Stated exercise:
Write every line of the material out exactly as shown.

Data excerpt:
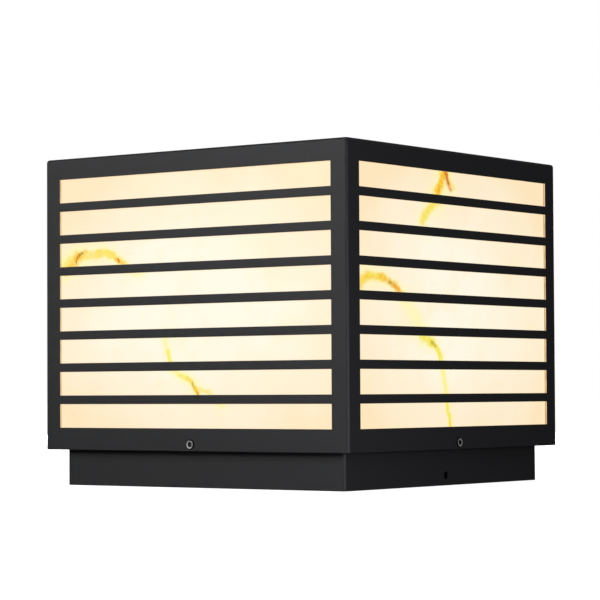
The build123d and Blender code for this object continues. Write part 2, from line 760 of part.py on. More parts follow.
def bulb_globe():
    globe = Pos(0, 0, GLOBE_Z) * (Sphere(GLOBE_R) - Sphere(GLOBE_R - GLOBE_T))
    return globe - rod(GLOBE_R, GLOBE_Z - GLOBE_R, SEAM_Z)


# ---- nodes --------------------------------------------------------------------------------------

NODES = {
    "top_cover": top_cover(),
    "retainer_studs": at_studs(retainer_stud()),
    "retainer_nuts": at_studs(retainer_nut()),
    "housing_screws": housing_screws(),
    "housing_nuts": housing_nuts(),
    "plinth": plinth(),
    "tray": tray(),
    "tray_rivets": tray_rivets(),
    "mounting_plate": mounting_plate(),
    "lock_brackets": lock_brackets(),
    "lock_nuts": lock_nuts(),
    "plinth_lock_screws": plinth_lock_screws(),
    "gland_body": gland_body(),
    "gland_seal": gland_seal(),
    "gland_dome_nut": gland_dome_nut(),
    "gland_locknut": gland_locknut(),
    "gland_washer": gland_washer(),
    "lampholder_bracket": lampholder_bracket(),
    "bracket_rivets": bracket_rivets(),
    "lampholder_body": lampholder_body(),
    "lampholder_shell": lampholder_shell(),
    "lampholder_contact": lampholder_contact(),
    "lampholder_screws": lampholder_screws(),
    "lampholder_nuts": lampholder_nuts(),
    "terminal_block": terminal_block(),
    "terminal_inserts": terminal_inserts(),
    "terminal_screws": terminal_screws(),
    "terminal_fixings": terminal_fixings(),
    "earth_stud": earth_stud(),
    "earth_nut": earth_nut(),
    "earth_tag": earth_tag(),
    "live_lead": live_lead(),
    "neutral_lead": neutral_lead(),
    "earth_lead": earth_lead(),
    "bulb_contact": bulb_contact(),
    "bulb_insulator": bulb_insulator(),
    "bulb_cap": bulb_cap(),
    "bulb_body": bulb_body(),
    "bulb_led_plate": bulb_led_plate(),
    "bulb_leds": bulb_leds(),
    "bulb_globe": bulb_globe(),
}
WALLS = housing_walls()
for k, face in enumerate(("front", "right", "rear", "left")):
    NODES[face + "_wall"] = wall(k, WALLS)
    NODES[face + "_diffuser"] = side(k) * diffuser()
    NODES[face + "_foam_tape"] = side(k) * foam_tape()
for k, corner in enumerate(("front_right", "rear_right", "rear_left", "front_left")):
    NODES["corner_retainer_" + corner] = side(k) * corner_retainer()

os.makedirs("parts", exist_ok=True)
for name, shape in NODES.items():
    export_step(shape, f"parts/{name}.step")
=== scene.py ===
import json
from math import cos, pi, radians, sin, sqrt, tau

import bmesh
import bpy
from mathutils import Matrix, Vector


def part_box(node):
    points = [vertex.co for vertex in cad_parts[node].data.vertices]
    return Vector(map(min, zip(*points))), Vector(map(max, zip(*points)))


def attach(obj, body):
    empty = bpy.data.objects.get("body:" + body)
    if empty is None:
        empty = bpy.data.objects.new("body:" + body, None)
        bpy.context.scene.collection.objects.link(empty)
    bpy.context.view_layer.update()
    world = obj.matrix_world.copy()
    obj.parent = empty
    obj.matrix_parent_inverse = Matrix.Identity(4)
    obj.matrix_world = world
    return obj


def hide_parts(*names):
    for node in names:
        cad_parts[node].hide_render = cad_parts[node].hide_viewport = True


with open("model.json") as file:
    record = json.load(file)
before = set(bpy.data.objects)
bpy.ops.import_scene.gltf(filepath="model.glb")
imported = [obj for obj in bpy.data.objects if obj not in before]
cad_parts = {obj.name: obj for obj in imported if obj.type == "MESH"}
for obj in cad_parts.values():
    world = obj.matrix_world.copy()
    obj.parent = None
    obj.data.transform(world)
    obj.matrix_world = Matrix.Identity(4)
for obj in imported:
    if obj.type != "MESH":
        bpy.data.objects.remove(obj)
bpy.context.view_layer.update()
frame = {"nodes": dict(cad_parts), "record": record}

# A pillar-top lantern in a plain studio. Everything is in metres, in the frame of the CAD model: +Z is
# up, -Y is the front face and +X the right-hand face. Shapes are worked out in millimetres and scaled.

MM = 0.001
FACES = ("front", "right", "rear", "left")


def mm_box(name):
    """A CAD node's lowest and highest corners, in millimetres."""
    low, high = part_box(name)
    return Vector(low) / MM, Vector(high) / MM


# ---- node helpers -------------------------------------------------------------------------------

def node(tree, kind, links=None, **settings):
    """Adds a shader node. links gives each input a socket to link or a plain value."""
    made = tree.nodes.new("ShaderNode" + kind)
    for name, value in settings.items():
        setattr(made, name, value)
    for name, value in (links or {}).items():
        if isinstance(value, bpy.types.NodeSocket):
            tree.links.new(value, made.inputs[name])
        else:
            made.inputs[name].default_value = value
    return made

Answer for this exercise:
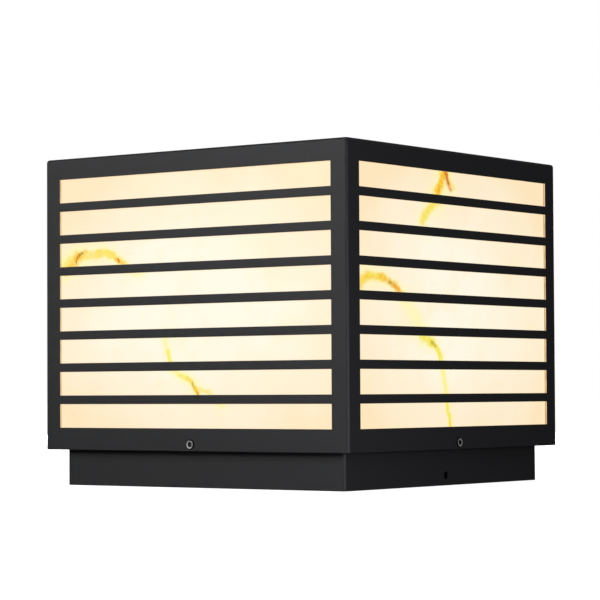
The build123d and Blender code for this object continues. Write part 2, from line 760 of part.py on. More parts follow.
def bulb_globe():
    globe = Pos(0, 0, GLOBE_Z) * (Sphere(GLOBE_R) - Sphere(GLOBE_R - GLOBE_T))
    return globe - rod(GLOBE_R, GLOBE_Z - GLOBE_R, SEAM_Z)


# ---- nodes --------------------------------------------------------------------------------------

NODES = {
    "top_cover": top_cover(),
    "retainer_studs": at_studs(retainer_stud()),
    "retainer_nuts": at_studs(retainer_nut()),
    "housing_screws": housing_screws(),
    "housing_nuts": housing_nuts(),
    "plinth": plinth(),
    "tray": tray(),
    "tray_rivets": tray_rivets(),
    "mounting_plate": mounting_plate(),
    "lock_brackets": lock_brackets(),
    "lock_nuts": lock_nuts(),
    "plinth_lock_screws": plinth_lock_screws(),
    "gland_body": gland_body(),
    "gland_seal": gland_seal(),
    "gland_dome_nut": gland_dome_nut(),
    "gland_locknut": gland_locknut(),
    "gland_washer": gland_washer(),
    "lampholder_bracket": lampholder_bracket(),
    "bracket_rivets": bracket_rivets(),
    "lampholder_body": lampholder_body(),
    "lampholder_shell": lampholder_shell(),
    "lampholder_contact": lampholder_contact(),
    "lampholder_screws": lampholder_screws(),
    "lampholder_nuts": lampholder_nuts(),
    "terminal_block": terminal_block(),
    "terminal_inserts": terminal_inserts(),
    "terminal_screws": terminal_screws(),
    "terminal_fixings": terminal_fixings(),
    "earth_stud": earth_stud(),
    "earth_nut": earth_nut(),
    "earth_tag": earth_tag(),
    "live_lead": live_lead(),
    "neutral_lead": neutral_lead(),
    "earth_lead": earth_lead(),
    "bulb_contact": bulb_contact(),
    "bulb_insulator": bulb_insulator(),
    "bulb_cap": bulb_cap(),
    "bulb_body": bulb_body(),
    "bulb_led_plate": bulb_led_plate(),
    "bulb_leds": bulb_leds(),
    "bulb_globe": bulb_globe(),
}
WALLS = housing_walls()
for k, face in enumerate(("front", "right", "rear", "left")):
    NODES[face + "_wall"] = wall(k, WALLS)
    NODES[face + "_diffuser"] = side(k) * diffuser()
    NODES[face + "_foam_tape"] = side(k) * foam_tape()
for k, corner in enumerate(("front_right", "rear_right", "rear_left", "front_left")):
    NODES["corner_retainer_" + corner] = side(k) * corner_retainer()

os.makedirs("parts", exist_ok=True)
for name, shape in NODES.items():
    export_step(shape, f"parts/{name}.step")
=== scene.py ===
import json
from math import cos, pi, radians, sin, sqrt, tau

import bmesh
import bpy
from mathutils import Matrix, Vector


def part_box(node):
    points = [vertex.co for vertex in cad_parts[node].data.vertices]
    return Vector(map(min, zip(*points))), Vector(map(max, zip(*points)))


def attach(obj, body):
    empty = bpy.data.objects.get("body:" + body)
    if empty is None:
        empty = bpy.data.objects.new("body:" + body, None)
        bpy.context.scene.collection.objects.link(empty)
    bpy.context.view_layer.update()
    world = obj.matrix_world.copy()
    obj.parent = empty
    obj.matrix_parent_inverse = Matrix.Identity(4)
    obj.matrix_world = world
    return obj


def hide_parts(*names):
    for node in names:
        cad_parts[node].hide_render = cad_parts[node].hide_viewport = True


with open("model.json") as file:
    record = json.load(file)
before = set(bpy.data.objects)
bpy.ops.import_scene.gltf(filepath="model.glb")
imported = [obj for obj in bpy.data.objects if obj not in before]
cad_parts = {obj.name: obj for obj in imported if obj.type == "MESH"}
for obj in cad_parts.values():
    world = obj.matrix_world.copy()
    obj.parent = None
    obj.data.transform(world)
    obj.matrix_world = Matrix.Identity(4)
for obj in imported:
    if obj.type != "MESH":
        bpy.data.objects.remove(obj)
bpy.context.view_layer.update()
frame = {"nodes": dict(cad_parts), "record": record}

# A pillar-top lantern in a plain studio. Everything is in metres, in the frame of the CAD model: +Z is
# up, -Y is the front face and +X the right-hand face. Shapes are worked out in millimetres and scaled.

MM = 0.001
FACES = ("front", "right", "rear", "left")


def mm_box(name):
    """A CAD node's lowest and highest corners, in millimetres."""
    low, high = part_box(name)
    return Vector(low) / MM, Vector(high) / MM


# ---- node helpers -------------------------------------------------------------------------------

def node(tree, kind, links=None, **settings):
    """Adds a shader node. links gives each input a socket to link or a plain value."""
    made = tree.nodes.new("ShaderNode" + kind)
    for name, value in settings.items():
        setattr(made, name, value)
    for name, value in (links or {}).items():
        if isinstance(value, bpy.types.NodeSocket):
            tree.links.new(value, made.inputs[name])
        else:
            made.inputs[name].default_value = value
    return made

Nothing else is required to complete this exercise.